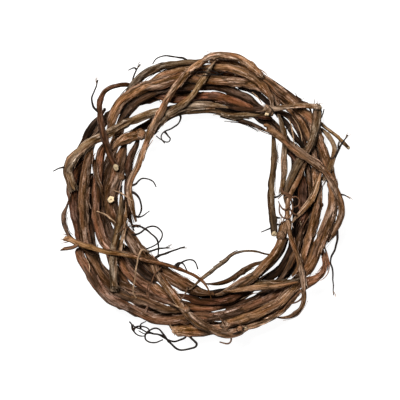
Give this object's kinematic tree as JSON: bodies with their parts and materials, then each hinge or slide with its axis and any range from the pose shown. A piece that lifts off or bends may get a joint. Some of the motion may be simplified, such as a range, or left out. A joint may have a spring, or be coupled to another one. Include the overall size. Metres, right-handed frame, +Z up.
{
  "type": "vine wreath",
  "caption": "Woven wreath of dried brown vine stems with curly tendrils, lying flat on its back round a wide open middle.",
  "frame": {"origin": "centre of the wreath's box, on the surface it lies on", "axes": "+Z up out of the wreath's front; +Y towards the top of the picture, +X towards its right"},
  "size_m": [0.2964, 0.299, 0.0476],
  "materials": {
    "hoop_outer": "dry fibrous bark, matt",
    "hoop_inner": "dry fibrous bark, matt",
    "arch_cane": "dry fibrous bark, matt",
    "drop_cane": "dry fibrous bark, matt",
    "crown_cane": "dry fibrous bark, matt",
    "ridge_cane": "dry fibrous bark, matt",
    "thick_nw": "dry fibrous bark, matt",
    "hook_nw": "dry fibrous bark, matt",
    "red_top": "dry fibrous bark, matt",
    "shade_top": "dry fibrous bark, matt",
    "knot_cane": "dry fibrous bark, matt",
    "rim_top": "dry fibrous bark, matt",
    "rim_ne": "dry fibrous bark, matt",
    "red_ne": "dry fibrous bark, matt",
    "light_ne": "dry fibrous bark, matt",
    "corner_ne": "dry fibrous bark, matt",
    "long_ne": "dry fibrous bark, matt",
    "edge_ne": "dry fibrous bark, matt",
    "mid_ne": "dry fibrous bark, matt",
    "sweep_ne": "dry fibrous bark, matt",
    "hook_ne": "dry fibrous bark, matt",
    "twig_ne": "dry fibrous bark, matt",
    "inner_rod_long": "dry fibrous bark, matt",
    "inner_rod_short": "dry fibrous bark, matt",
    "slant_e": "dry fibrous bark, matt",
    "red_e": "dry fibrous bark, matt",
    "fibre_e": "dry fibrous bark, matt",
    "shade_e": "dry fibrous bark, matt",
    "swing_se": "dry fibrous bark, matt",
    "frayed_se": "dry fibrous bark, matt",
    "pair_se_a": "dry fibrous bark, matt",
    "pair_se_b": "dry fibrous bark, matt",
    "orange_se": "dry fibrous bark, matt",
    "inner_se": "dry fibrous bark, matt",
    "inner_arch": "dry fibrous bark, matt",
    "thick_s": "dry fibrous bark, matt",
    "long_s": "dry fibrous bark, matt",
    "outer_s": "dry fibrous bark, matt",
    "cross_s": "dry fibrous bark, matt",
    "dark_s": "dry fibrous bark, matt",
    "outer_w": "dry fibrous bark, matt",
    "second_w": "dry fibrous bark, matt",
    "hook_w": "dry fibrous bark, matt",
    "golden_twig": "dry fibrous bark, matt",
    "plum_w": "dry fibrous bark, matt",
    "light_w": "dry fibrous bark, matt",
    "dark_w": "dry fibrous bark, matt",
    "thick_w": "dry fibrous bark, matt",
    "rose_w": "dry fibrous bark, matt",
    "stump_nw": "dry fibrous bark, matt",
    "slant_w": "dry fibrous bark, matt",
    "slant_w_thin": "dry fibrous bark, matt",
    "fibre_w": "dry fibrous bark, matt",
    "sw_core": "dry fibrous bark, matt",
    "shade_s": "dry fibrous bark, matt",
    "core_se": "dry fibrous bark, matt",
    "core_s": "dry fibrous bark, matt",
    "core_n": "dry fibrous bark, matt",
    "edge_nw": "dry fibrous bark, matt",
    "dark_ne": "dry fibrous bark, matt"
  },
  "bodies": {
    "root": {"hoop_outer": "hoop_outer", "hoop_inner": "hoop_inner", "arch_cane": "arch_cane", "drop_cane": "drop_cane", "crown_cane": "crown_cane", "ridge_cane": "ridge_cane", "thick_nw": "thick_nw", "hook_nw": "hook_nw", "red_top": "red_top", "shade_top": "shade_top", "knot_cane": "knot_cane", "rim_top": "rim_top", "rim_ne": "rim_ne", "red_ne": "red_ne", "light_ne": "light_ne", "corner_ne": "corner_ne", "long_ne": "long_ne", "edge_ne": "edge_ne", "mid_ne": "mid_ne", "sweep_ne": "sweep_ne", "hook_ne": "hook_ne", "twig_ne": "twig_ne", "inner_rod_long": "inner_rod_long", "inner_rod_short": "inner_rod_short", "slant_e": "slant_e", "red_e": "red_e", "fibre_e": "fibre_e", "shade_e": "shade_e", "swing_se": "swing_se", "frayed_se": "frayed_se", "pair_se_a": "pair_se_a", "pair_se_b": "pair_se_b", "orange_se": "orange_se", "inner_se": "inner_se", "inner_arch": "inner_arch", "thick_s": "thick_s", "long_s": "long_s", "outer_s": "outer_s", "cross_s": "cross_s", "dark_s": "dark_s", "outer_w": "outer_w", "second_w": "second_w", "hook_w": "hook_w", "golden_twig": "golden_twig", "plum_w": "plum_w", "light_w": "light_w", "dark_w": "dark_w", "thick_w": "thick_w", "rose_w": "rose_w", "stump_nw": "stump_nw", "slant_w": "slant_w", "slant_w_thin": "slant_w_thin", "fibre_w": "fibre_w", "sw_core": "sw_core", "shade_s": "shade_s", "core_se": "core_se", "core_s": "core_s", "core_n": "core_n", "edge_nw": "edge_nw", "dark_ne": "dark_ne"}
  },
  "joints": []
}
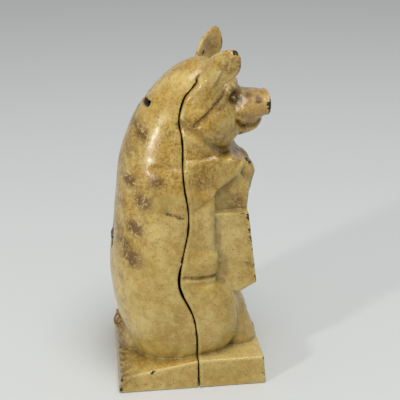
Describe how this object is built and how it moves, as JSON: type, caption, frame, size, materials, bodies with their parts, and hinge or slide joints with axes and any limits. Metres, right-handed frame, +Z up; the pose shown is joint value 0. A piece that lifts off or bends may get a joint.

------------

> WORK INSTRUCTIONS: Repeat the material above in full, exactly as it stands.

> TASK SOLUTION:
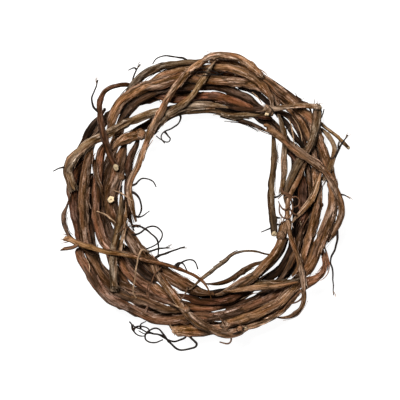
Give this object's kinematic tree as JSON: bodies with their parts and materials, then each hinge or slide with its axis and any range from the pose shown. A piece that lifts off or bends may get a joint. Some of the motion may be simplified, such as a range, or left out. A joint may have a spring, or be coupled to another one. Include the overall size. Metres, right-handed frame, +Z up.
{
  "type": "vine wreath",
  "caption": "Woven wreath of dried brown vine stems with curly tendrils, lying flat on its back round a wide open middle.",
  "frame": {"origin": "centre of the wreath's box, on the surface it lies on", "axes": "+Z up out of the wreath's front; +Y towards the top of the picture, +X towards its right"},
  "size_m": [0.2964, 0.299, 0.0476],
  "materials": {
    "hoop_outer": "dry fibrous bark, matt",
    "hoop_inner": "dry fibrous bark, matt",
    "arch_cane": "dry fibrous bark, matt",
    "drop_cane": "dry fibrous bark, matt",
    "crown_cane": "dry fibrous bark, matt",
    "ridge_cane": "dry fibrous bark, matt",
    "thick_nw": "dry fibrous bark, matt",
    "hook_nw": "dry fibrous bark, matt",
    "red_top": "dry fibrous bark, matt",
    "shade_top": "dry fibrous bark, matt",
    "knot_cane": "dry fibrous bark, matt",
    "rim_top": "dry fibrous bark, matt",
    "rim_ne": "dry fibrous bark, matt",
    "red_ne": "dry fibrous bark, matt",
    "light_ne": "dry fibrous bark, matt",
    "corner_ne": "dry fibrous bark, matt",
    "long_ne": "dry fibrous bark, matt",
    "edge_ne": "dry fibrous bark, matt",
    "mid_ne": "dry fibrous bark, matt",
    "sweep_ne": "dry fibrous bark, matt",
    "hook_ne": "dry fibrous bark, matt",
    "twig_ne": "dry fibrous bark, matt",
    "inner_rod_long": "dry fibrous bark, matt",
    "inner_rod_short": "dry fibrous bark, matt",
    "slant_e": "dry fibrous bark, matt",
    "red_e": "dry fibrous bark, matt",
    "fibre_e": "dry fibrous bark, matt",
    "shade_e": "dry fibrous bark, matt",
    "swing_se": "dry fibrous bark, matt",
    "frayed_se": "dry fibrous bark, matt",
    "pair_se_a": "dry fibrous bark, matt",
    "pair_se_b": "dry fibrous bark, matt",
    "orange_se": "dry fibrous bark, matt",
    "inner_se": "dry fibrous bark, matt",
    "inner_arch": "dry fibrous bark, matt",
    "thick_s": "dry fibrous bark, matt",
    "long_s": "dry fibrous bark, matt",
    "outer_s": "dry fibrous bark, matt",
    "cross_s": "dry fibrous bark, matt",
    "dark_s": "dry fibrous bark, matt",
    "outer_w": "dry fibrous bark, matt",
    "second_w": "dry fibrous bark, matt",
    "hook_w": "dry fibrous bark, matt",
    "golden_twig": "dry fibrous bark, matt",
    "plum_w": "dry fibrous bark, matt",
    "light_w": "dry fibrous bark, matt",
    "dark_w": "dry fibrous bark, matt",
    "thick_w": "dry fibrous bark, matt",
    "rose_w": "dry fibrous bark, matt",
    "stump_nw": "dry fibrous bark, matt",
    "slant_w": "dry fibrous bark, matt",
    "slant_w_thin": "dry fibrous bark, matt",
    "fibre_w": "dry fibrous bark, matt",
    "sw_core": "dry fibrous bark, matt",
    "shade_s": "dry fibrous bark, matt",
    "core_se": "dry fibrous bark, matt",
    "core_s": "dry fibrous bark, matt",
    "core_n": "dry fibrous bark, matt",
    "edge_nw": "dry fibrous bark, matt",
    "dark_ne": "dry fibrous bark, matt"
  },
  "bodies": {
    "root": {"hoop_outer": "hoop_outer", "hoop_inner": "hoop_inner", "arch_cane": "arch_cane", "drop_cane": "drop_cane", "crown_cane": "crown_cane", "ridge_cane": "ridge_cane", "thick_nw": "thick_nw", "hook_nw": "hook_nw", "red_top": "red_top", "shade_top": "shade_top", "knot_cane": "knot_cane", "rim_top": "rim_top", "rim_ne": "rim_ne", "red_ne": "red_ne", "light_ne": "light_ne", "corner_ne": "corner_ne", "long_ne": "long_ne", "edge_ne": "edge_ne", "mid_ne": "mid_ne", "sweep_ne": "sweep_ne", "hook_ne": "hook_ne", "twig_ne": "twig_ne", "inner_rod_long": "inner_rod_long", "inner_rod_short": "inner_rod_short", "slant_e": "slant_e", "red_e": "red_e", "fibre_e": "fibre_e", "shade_e": "shade_e", "swing_se": "swing_se", "frayed_se": "frayed_se", "pair_se_a": "pair_se_a", "pair_se_b": "pair_se_b", "orange_se": "orange_se", "inner_se": "inner_se", "inner_arch": "inner_arch", "thick_s": "thick_s", "long_s": "long_s", "outer_s": "outer_s", "cross_s": "cross_s", "dark_s": "dark_s", "outer_w": "outer_w", "second_w": "second_w", "hook_w": "hook_w", "golden_twig": "golden_twig", "plum_w": "plum_w", "light_w": "light_w", "dark_w": "dark_w", "thick_w": "thick_w", "rose_w": "rose_w", "stump_nw": "stump_nw", "slant_w": "slant_w", "slant_w_thin": "slant_w_thin", "fibre_w": "fibre_w", "sw_core": "sw_core", "shade_s": "shade_s", "core_se": "core_se", "core_s": "core_s", "core_n": "core_n", "edge_nw": "edge_nw", "dark_ne": "dark_ne"}
  },
  "joints": []
}
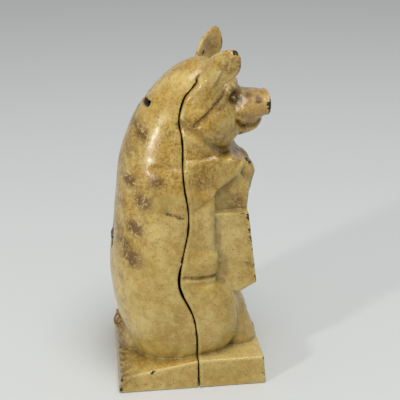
Describe how this object is built and how it moves, as JSON: type, caption, frame, size, materials, bodies with their parts, and hinge or slide joints with axes and any limits. Metres, right-handed frame, +Z up; the pose shown is joint value 0. A piece that lifts off or bends may get a joint.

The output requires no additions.